In my previous blog (“On Reading, Part 1), I made mention of this video: “How to Read More Books in the Golden Age of Content” (https://youtu.be/lIW5jBrrsS0). Based on this video’s content, I have made the following calculation: If you read 250 words per minute (about an average adult reading speed) for 30 minutes per day, you’d read 7,500 words a day. Multiply that number by five days in a week, and you’d get 37,500 words—which is equivalent to a 150-page book. So in theory, an average reader could read a 150-page book every week by just reading 30 minutes a day for five days a week! That’s some 50 medium-sized (or 25 lengthier) books a year! 

The past several weeks for me has been—in all honesty and accuracy—probably the busiest I have ever experienced.
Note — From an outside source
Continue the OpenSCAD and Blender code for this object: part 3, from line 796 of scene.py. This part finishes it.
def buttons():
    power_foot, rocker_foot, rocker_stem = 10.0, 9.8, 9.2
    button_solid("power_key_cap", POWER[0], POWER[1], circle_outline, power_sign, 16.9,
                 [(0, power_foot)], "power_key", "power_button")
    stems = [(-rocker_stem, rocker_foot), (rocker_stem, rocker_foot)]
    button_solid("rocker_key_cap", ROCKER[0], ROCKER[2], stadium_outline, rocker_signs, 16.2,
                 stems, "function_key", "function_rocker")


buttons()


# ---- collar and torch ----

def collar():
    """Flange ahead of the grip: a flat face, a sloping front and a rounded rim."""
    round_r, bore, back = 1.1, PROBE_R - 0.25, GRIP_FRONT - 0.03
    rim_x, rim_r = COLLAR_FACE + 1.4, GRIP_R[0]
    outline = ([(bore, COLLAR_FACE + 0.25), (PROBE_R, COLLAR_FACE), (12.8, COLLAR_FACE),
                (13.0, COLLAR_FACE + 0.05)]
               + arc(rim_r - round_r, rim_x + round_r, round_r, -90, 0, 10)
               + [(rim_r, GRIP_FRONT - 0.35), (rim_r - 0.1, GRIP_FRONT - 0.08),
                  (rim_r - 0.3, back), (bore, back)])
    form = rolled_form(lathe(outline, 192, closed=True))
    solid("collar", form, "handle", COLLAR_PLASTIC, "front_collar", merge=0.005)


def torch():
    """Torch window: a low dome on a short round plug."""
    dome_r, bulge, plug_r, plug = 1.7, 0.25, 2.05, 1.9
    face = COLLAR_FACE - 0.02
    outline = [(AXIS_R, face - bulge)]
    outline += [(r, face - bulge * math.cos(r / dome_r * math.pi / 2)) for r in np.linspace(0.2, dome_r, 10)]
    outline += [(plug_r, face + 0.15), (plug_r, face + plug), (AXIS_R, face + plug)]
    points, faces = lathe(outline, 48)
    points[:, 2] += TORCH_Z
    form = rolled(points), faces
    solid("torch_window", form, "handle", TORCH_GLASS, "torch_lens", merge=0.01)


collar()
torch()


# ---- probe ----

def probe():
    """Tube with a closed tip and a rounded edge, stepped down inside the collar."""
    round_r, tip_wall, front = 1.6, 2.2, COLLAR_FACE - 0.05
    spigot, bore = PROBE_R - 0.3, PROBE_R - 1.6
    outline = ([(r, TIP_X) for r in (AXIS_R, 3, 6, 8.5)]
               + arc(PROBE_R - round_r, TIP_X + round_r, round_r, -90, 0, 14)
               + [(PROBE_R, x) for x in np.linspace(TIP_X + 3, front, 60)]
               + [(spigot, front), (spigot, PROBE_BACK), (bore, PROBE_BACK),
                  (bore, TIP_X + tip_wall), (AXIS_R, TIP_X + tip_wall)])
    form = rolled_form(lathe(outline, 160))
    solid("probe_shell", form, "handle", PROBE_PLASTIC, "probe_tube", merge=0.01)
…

Nevertheless (or maybe precisely because of which), I have read for about 30 minutes a day. How? Just as I learned from Dr. Keener: by doing so fifteen minutes at a time. Sometimes it’s during my lunch. Other times it’s just before lights-out. As a result, I have found myself (I think) becoming calmer, feeling less hurried, and overall more reflective about the things that matter most in life.

Give it Time

I think of reading like playing sports or enjoying meaningful conversations with a friend over a cup of coffee. We read primarily because it’s good for our souls. We play or converse primarily because playing or conversing is good for our flourishing. Yet, in the playing and conversing, something magical happens: our physical health improves; friendships deepen. In the doing well of life, our souls become greater: they become what they were meant to be. 

And all this takes time. Friendships deepen, not from one cup of coffee, but many. Physical fitness is gained over months, not days. So with reading, we must take time. Perhaps it won’t be after the first book, or even the first ten; but somewhere around book 15 or so (some three months in), we might find ourselves different, deeper persons. And what society doesn’t need deeper, greater souls? I’ll drink to that.